Sérgio buscou ajuda, mas não houve qualquer socorro da polícia naquela noite. Com semanas na UTI, a família traumatizada com o ocorrido e após muitos exames ficou comprovada a perda da visão. O impacto da bala dilacerou seu olho e acabou com a estrutura do globo ocular. Hoje, Sérgio utiliza uma prótese.
O descaso do Estado e a falta de empatia não acabam, a violência vivida ganha um novo capítulo a cada ano que passa, alguém se responsabilize pela perda da visão do fotógrafo.
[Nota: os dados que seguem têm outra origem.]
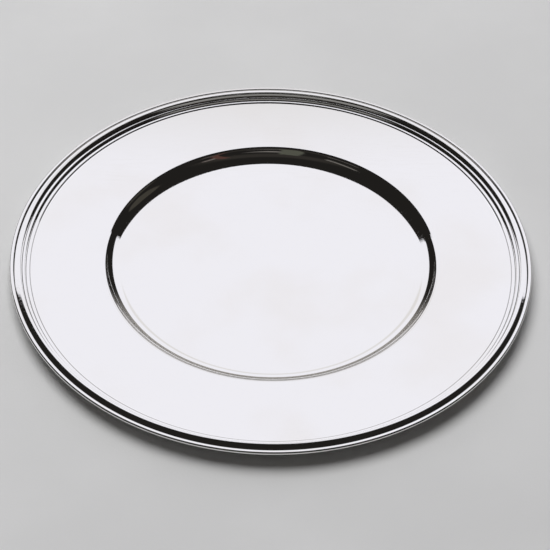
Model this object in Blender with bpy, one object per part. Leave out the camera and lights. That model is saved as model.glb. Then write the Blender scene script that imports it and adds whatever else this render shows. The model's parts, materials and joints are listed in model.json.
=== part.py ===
# Round silver salver: a dished well, a plain rim and an applied reeded border.
# All sizes are in metres. The salver stands on z = 0 and turns about the Z axis.

import math

import bmesh
import bpy

# Body, one spun sheet
DIAMETER = 0.300
SHEET = 0.0012
EDGE_SHEET = 0.0005  # the sheet is thinned where the binding folds over it
FLOOR_RADIUS = 0.0852
WELL_WALL_RADIUS = 0.0128  # the hollow curve of the well wall, in section
WELL_WALL_ANGLE = math.radians(49.0)  # how far that curve turns up from the floor
WELL_EDGE_CURVE = 0.0030  # the round turn from the wall onto the rim, in section

# Border, from the rim outwards. Crests and the lip are measured above the plain rim,
# and a crest's place is its distance from the inner foot of its own piece.
INNER_THREAD_WIDTH = 0.0021
INNER_THREAD_CREST = 0.0005
INNER_THREAD_CREST_PLACE = 0.0005
OUTER_THREAD_WIDTH = 0.0021
OUTER_THREAD_CREST = 0.0023
OUTER_THREAD_CREST_PLACE = 0.0008
THREAD_ROUND = 0.00025  # rounding between a thread's steep inner side and its top, in section
THREAD_SLOPE = math.tan(math.radians(4.0))  # from its crest a thread still climbs outwards
ROLL_WIDTH = 0.00485
ROLL_CREST = 0.00465
ROLL_CREST_PLACE = 0.0010
ROLL_ROUND = 0.0003  # rounding between the roll's steep inner side and its back
ROLL_WALL = 0.0005
ROLL_FOOT_WIDTH = 0.0012  # the roll's outer foot, which is soldered down beside the lip
FILLING_SETBACK = 0.0008  # the solder stops this short of the roll's outer foot
LIP_WIDTH = 0.00225
LIP_HEIGHT = 0.0039
LIP_STEP = 0.00023  # the lip stands this far above the roll's outer foot
LIP_ROUND = 0.0004  # the lip's inner edge is rounded over this width

# Binding folded over the edge of the sheet, and the band that backs the border from below
BINDING_STRIP = 0.0004
BINDING_LAP = 0.0021  # the lower leg reaches this far in from the outer edge
BAND_WIDTH = 0.0042
BAND_DEPTH = 0.0012

SOLDER_GAP = 0.0002  # between any two soldered pieces

# Facets round the axis, and along each curved stretch of a section
SEGMENTS = 72
WALL_STEPS = 5
EDGE_STEPS = 3
CREST_STEPS = 4
NOSE_STEPS = 4

# Radii that follow from the sizes above
EDGE_RADIUS = DIAMETER / 2
LIP_RADIUS = EDGE_RADIUS - LIP_WIDTH
ROLL_RADIUS = LIP_RADIUS - ROLL_WIDTH
OUTER_THREAD_RADIUS = ROLL_RADIUS - OUTER_THREAD_WIDTH
INNER_THREAD_RADIUS = OUTER_THREAD_RADIUS - INNER_THREAD_WIDTH
WELL_EDGE_RADIUS = FLOOR_RADIUS + (WELL_WALL_RADIUS + WELL_EDGE_CURVE) * math.sin(WELL_WALL_ANGLE)
RIM_HEIGHT = SHEET + (WELL_WALL_RADIUS + WELL_EDGE_CURVE) * (1 - math.cos(WELL_WALL_ANGLE))

# Where each thread meets the next piece outwards
INNER_THREAD_TOP = INNER_THREAD_CREST + THREAD_SLOPE * (INNER_THREAD_WIDTH - INNER_THREAD_CREST_PLACE)
OUTER_THREAD_TOP = OUTER_THREAD_CREST + THREAD_SLOPE * (OUTER_THREAD_WIDTH - OUTER_THREAD_CREST_PLACE)

# Under the roll the sheet slopes up from the plain rim to the level that carries the lip
SEAT_RISE = LIP_HEIGHT - BINDING_STRIP - SOLDER_GAP
SEAT_SLOPE = SEAT_RISE / ROLL_WIDTH
SEAT_ANGLE = math.atan(SEAT_SLOPE)


def clear_scene():
    for obj in list(bpy.data.objects):
        bpy.data.objects.remove(obj, do_unlink=True)


def seat_height(radius):
    """Top of the sheet under the border, above the end of the plain rim."""
    return SEAT_SLOPE * (radius - ROLL_RADIUS) if radius > ROLL_RADIUS else 0.0


def arc(centre, radius, start, end, steps):
    """Points on a circle in section, from one angle to the other, both included."""
    turns = [start + (end - start) * step / steps for step in range(steps + 1)]
    return [(centre[0] + radius * math.cos(t), centre[1] + radius * math.sin(t)) for t in turns]


def risen(foot, crest, rounding):
    """A steep straight side from a foot, rounded over at its top to lie flat at the crest."""
    centre = (crest[0], crest[1] - rounding)
    lean = math.atan2(centre[1] - foot[1], centre[0] - foot[0])
    lean += math.asin(rounding / math.dist(foot, centre))
    return [foot] + arc(centre, rounding, lean + math.pi / 2, math.pi / 2, CREST_STEPS)


def fallen(crest, foot):
    """A parabola from just past a crest down to an outer foot."""
    shares = [step / CREST_STEPS for step in range(1, CREST_STEPS + 1)]
    return [
        (crest[0] + (foot[0] - crest[0]) * share, crest[1] - (crest[1] - foot[1]) * share**2)
        for share in shares
    ]


def body_outline():
    """Closed half section of the sheet: out along its top, back along its underside."""
    wall_centre = (FLOOR_RADIUS, SHEET + WELL_WALL_RADIUS)
    edge_centre = (WELL_EDGE_RADIUS, RIM_HEIGHT - WELL_EDGE_CURVE)
    up, down = math.pi / 2, -math.pi / 2
    top = [(0.0, SHEET)]
    top += arc(wall_centre, WELL_WALL_RADIUS, down, down + WELL_WALL_ANGLE, WALL_STEPS)
    top += arc(edge_centre, WELL_EDGE_CURVE, up + WELL_WALL_ANGLE, up, EDGE_STEPS)[1:]
    top.append((INNER_THREAD_RADIUS, RIM_HEIGHT))
    top.append((ROLL_RADIUS, RIM_HEIGHT))
    top.append((LIP_RADIUS, RIM_HEIGHT + SEAT_RISE))
    sheet_edge = EDGE_RADIUS - BINDING_STRIP - SOLDER_GAP
    top.append((sheet_edge, RIM_HEIGHT + SEAT_RISE))

    thinned = EDGE_RADIUS - BINDING_LAP - SOLDER_GAP
    bend = SHEET * math.tan(SEAT_ANGLE / 2)
    underside = [
        (sheet_edge, RIM_HEIGHT + SEAT_RISE - EDGE_SHEET),
        (thinned, RIM_HEIGHT + SEAT_RISE - EDGE_SHEET),
        (min(thinned, LIP_RADIUS + bend), RIM_HEIGHT + SEAT_RISE - SHEET),
        (ROLL_RADIUS + bend, RIM_HEIGHT - SHEET),
        (INNER_THREAD_RADIUS, RIM_HEIGHT - SHEET),
    ]
    underside += arc(edge_centre, WELL_EDGE_CURVE - SHEET, up, up + WELL_WALL_ANGLE, EDGE_STEPS)
    underside += arc(wall_centre, WELL_WALL_RADIUS + SHEET, down + WELL_WALL_ANGLE, down, WALL_STEPS)[1:]
    underside.append((0.0, 0.0))
    return top + underside


def thread_outline(radius, width, foot_height, crest, crest_place):
    """A drawn wire with a flat base on the sheet, a steep inner side and a sloping top."""
    inner = radius + SOLDER_GAP / 2
    outer = radius + width - SOLDER_GAP / 2
    crest_radius = radius + crest_place
    top = risen((inner, foot_height), (crest_radius, crest), THREAD_ROUND)
    top.append((outer, crest + THREAD_SLOPE * (outer - crest_radius)))
    base = [(outer, SOLDER_GAP), (inner, SOLDER_GAP)]
    return top + base


def inner_thread_outline():
    return thread_outline(
        INNER_THREAD_RADIUS,
        INNER_THREAD_WIDTH,
        1.5 * SOLDER_GAP,
        INNER_THREAD_CREST,
        INNER_THREAD_CREST_PLACE,
    )


def outer_thread_outline():
    return thread_outline(
        OUTER_THREAD_RADIUS,
        OUTER_THREAD_WIDTH,
        INNER_THREAD_TOP,
        OUTER_THREAD_CREST,
        OUTER_THREAD_CREST_PLACE,
    )


def roll_curve(inset):
    """The roll's steep inner side and falling back, drawn in by the inset."""
    inner = (ROLL_RADIUS + SOLDER_GAP / 2 + inset, OUTER_THREAD_TOP - inset)
    crest = (ROLL_RADIUS + ROLL_CREST_PLACE + inset, ROLL_CREST - inset)
    outer = (LIP_RADIUS - SOLDER_GAP / 2 - inset, LIP_HEIGHT - LIP_STEP - inset)
    return risen(inner, crest, ROLL_ROUND) + fallen(crest, outer)


def cut_short(curve, radius):
    """The curve as far as a radius, ending exactly there."""
    kept = [point for point in curve if point[0] < radius]
    before, after = kept[-1], curve[len(kept)]
    share = (radius - before[0]) / (after[0] - before[0])
    return kept + [(radius, before[1] + share * (after[1] - before[1]))]


def roll_outline():
    """A hollow strip, open below, that stands on the sloping sheet along both feet."""
    outside = roll_curve(0.0)
    inside = cut_short(roll_curve(ROLL_WALL), outside[-1][0] - ROLL_FOOT_WIDTH)
    feet = [
        (curve[end][0], seat_height(curve[end][0]) + SOLDER_GAP)
        for curve, end in ((outside, -1), (inside, -1), (inside, 0), (outside, 0))
    ]
    return outside + feet[:2] + inside[::-1] + feet[2:]


def filling_outline():
    """Solder that fills the roll, short of the narrow corner at its outer foot."""
    foot = LIP_RADIUS - SOLDER_GAP / 2 - ROLL_FOOT_WIDTH
    top = cut_short(roll_curve(ROLL_WALL + SOLDER_GAP), foot - FILLING_SETBACK)
    base = [(radius, seat_height(radius) + SOLDER_GAP) for radius in (top[-1][0], top[0][0])]
    return top + base


def binding_outline():
    """A strip folded round the thinned edge of the sheet, with a round nose."""
    thickness = EDGE_SHEET + 2 * (BINDING_STRIP + SOLDER_GAP)
    lip_start = LIP_RADIUS + SOLDER_GAP / 2
    lap_end = EDGE_RADIUS - BINDING_LAP
    nose = thickness / 2
    nose_centre = (EDGE_RADIUS - nose, LIP_HEIGHT - nose)
    slot_top = LIP_HEIGHT - BINDING_STRIP
    slot_bottom = LIP_HEIGHT - thickness + BINDING_STRIP
    slot_end = EDGE_RADIUS - BINDING_STRIP
    outside = []
    for step in range(NOSE_STEPS + 1):
        turn = math.pi / 2 * step / NOSE_STEPS
        outside.append((
            lip_start + LIP_ROUND * (1 - math.cos(turn)),
            LIP_HEIGHT - LIP_STEP * (1 - math.sin(turn)),
        ))
    outside += arc(nose_centre, nose, math.pi / 2, -math.pi / 2, 2 * NOSE_STEPS)
    outside.append((lap_end, LIP_HEIGHT - thickness))
    slot = [(lap_end, slot_bottom), (slot_end, slot_bottom), (slot_end, slot_top), (lip_start, slot_top)]
    return outside + slot


def band_outline():
    """A half-round strip whose flat side lies under the sloping sheet, halfway along it."""
    middle_radius = (ROLL_RADIUS + LIP_RADIUS) / 2
    below = (SHEET + SOLDER_GAP) / math.cos(SEAT_ANGLE)
    middle = (middle_radius, seat_height(middle_radius) - below)
    points = []
    for step in range(2 * CREST_STEPS + 1):
        turn = math.pi * step / (2 * CREST_STEPS)
        along = BAND_WIDTH / 2 * math.cos(turn)
        away = -BAND_DEPTH * math.sin(turn)
        points.append((
            middle[0] + along * math.cos(SEAT_ANGLE) - away * math.sin(SEAT_ANGLE),
            middle[1] + along * math.sin(SEAT_ANGLE) + away * math.cos(SEAT_ANGLE),
        ))
    return points


def metal(name, colour, roughness):
    material = bpy.data.materials.new(name)
    material.use_nodes = True
    shader = material.node_tree.nodes["Principled BSDF"]
    shader.inputs["Base Color"].default_value = (*colour, 1.0)
    shader.inputs["Metallic"].default_value = 1.0
    shader.inputs["Roughness"].default_value = roughness
    material.diffuse_color = (*colour, 1.0)
    return material


def turned(name, outline, material, parent):
    """Spins a closed half section about the Z axis and closes it where it meets the axis."""
    shape = bmesh.new()
    corners = [shape.verts.new((radius, 0.0, height)) for radius, height in outline]
    edges = [
        shape.edges.new((corner, corners[(index + 1) % len(corners)]))
        for index, corner in enumerate(corners)
        if corner.co.x > 0 or corners[(index + 1) % len(corners)].co.x > 0
    ]
    bmesh.ops.spin(
        shape,
        geom=corners + edges,
        cent=(0, 0, 0),
        axis=(0, 0, 1),
        angle=math.tau,
        steps=SEGMENTS,
        use_duplicate=False,
    )
    bmesh.ops.remove_doubles(shape, verts=shape.verts, dist=1e-6)
    bmesh.ops.recalc_face_normals(shape, faces=shape.faces)
    mesh = bpy.data.meshes.new(name)
    shape.to_mesh(mesh)
    shape.free()
    mesh.shade_smooth()
    mesh.set_sharp_from_angle(angle=math.radians(35))
    mesh.materials.append(material)
    piece = bpy.data.objects.new(name, mesh)
    piece.parent = parent
    bpy.context.scene.collection.objects.link(piece)
    return piece


def holder(name, height, parent=None):
    empty = bpy.data.objects.new(name, None)
    empty.location = (0, 0, height)
    empty.parent = parent
    bpy.context.scene.collection.objects.link(empty)
    return empty


def main():
    clear_scene()
    salver = holder("salver", 0.0)
    border = holder("border", RIM_HEIGHT, salver)

    polished = (0.93, 0.92, 0.90)
    turned("salver_body", body_outline(), metal("body_silver", polished, 0.05), salver)
    turned("inner_thread", inner_thread_outline(), metal("inner_thread_silver", polished, 0.06), border)
    turned("outer_thread", outer_thread_outline(), metal("outer_thread_silver", polished, 0.06), border)
    turned("border_roll", roll_outline(), metal("roll_silver", polished, 0.05), border)
    turned("border_filling", filling_outline(), metal("soft_solder", (0.52, 0.52, 0.54), 0.5), border)
    turned("edge_binding", binding_outline(), metal("binding_silver", polished, 0.07), border)
    turned("under_border", band_outline(), metal("band_silver", (0.86, 0.85, 0.83), 0.12), border)


main()
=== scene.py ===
import json
import math

import bpy
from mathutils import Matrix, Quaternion, Vector

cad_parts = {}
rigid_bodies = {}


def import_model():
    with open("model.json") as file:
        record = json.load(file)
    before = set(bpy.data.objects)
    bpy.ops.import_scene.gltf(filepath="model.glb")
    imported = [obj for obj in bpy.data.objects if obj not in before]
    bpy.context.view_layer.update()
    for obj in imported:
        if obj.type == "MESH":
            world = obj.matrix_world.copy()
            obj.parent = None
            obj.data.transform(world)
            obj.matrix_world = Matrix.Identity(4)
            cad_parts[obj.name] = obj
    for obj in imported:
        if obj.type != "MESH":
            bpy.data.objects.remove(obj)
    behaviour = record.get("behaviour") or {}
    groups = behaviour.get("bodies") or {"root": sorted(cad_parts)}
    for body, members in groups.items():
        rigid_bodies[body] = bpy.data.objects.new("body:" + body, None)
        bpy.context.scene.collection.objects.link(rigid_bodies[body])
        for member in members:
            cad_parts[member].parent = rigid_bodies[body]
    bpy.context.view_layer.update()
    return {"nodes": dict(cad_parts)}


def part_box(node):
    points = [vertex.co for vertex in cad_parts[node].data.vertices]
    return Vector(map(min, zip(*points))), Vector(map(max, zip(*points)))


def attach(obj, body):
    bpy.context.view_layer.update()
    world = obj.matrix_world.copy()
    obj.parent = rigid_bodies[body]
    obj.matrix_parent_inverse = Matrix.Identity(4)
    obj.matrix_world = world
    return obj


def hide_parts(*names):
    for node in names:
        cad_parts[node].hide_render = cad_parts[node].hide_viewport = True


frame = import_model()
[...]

Meses após o fatídico 13 de junho de 2013, Sérgio entrava com uma ação na justiça exigindo indenização do estado pelo ocorrido.
Em sentença de 2017, o juiz Olavo Zampol Júnior havia negado ao jornalista o direito a uma indenização por danos morais, afirmando que o ferimento foi “culpa exclusiva do autor ao se colocar na linha de confronto".
Dez anos depois, em nova audiência marcada para 29 de março de 2023, encontramos Sérgio minutos antes de entrar no fórum, o fotojornalista afirma que o que ocorreu com ele naquela noite vai além de si mesmo, se trataria de uma atentado à liberdade de imprensa. A audiência foi adiada naquele dia.
Remarcada para 26 de abril de 2023, o Tribunal de Justiça de São Paulo decide que não há provas, no processo, de que a lesão que cegou Sérgio foi causada pelo tiro de bala de borracha disparado pela PM. Esse foi o argumento do desembargador Rebouças de Carvalho.
O fotógrafo não perdeu só a visão. Perdeu oportunidades e foi obrigado a se adaptar à sua profissão. A ausência de seu olho é a lembrança cotidiana que na visão do estado brasileiro um homem preto de periferia será sempre o culpado.
“A violência do sistema judiciário é esse dedo na ferida que vai apertando, vai tornando essa dor devagar, lenta, torturante. São duas violências que se completam.”
Existe saída diante de tanta violência? A história de Sérgio Silva e as jornadas de junho fazem crer que a única formade escapar dela é correr antes que a bala encontre um alvo.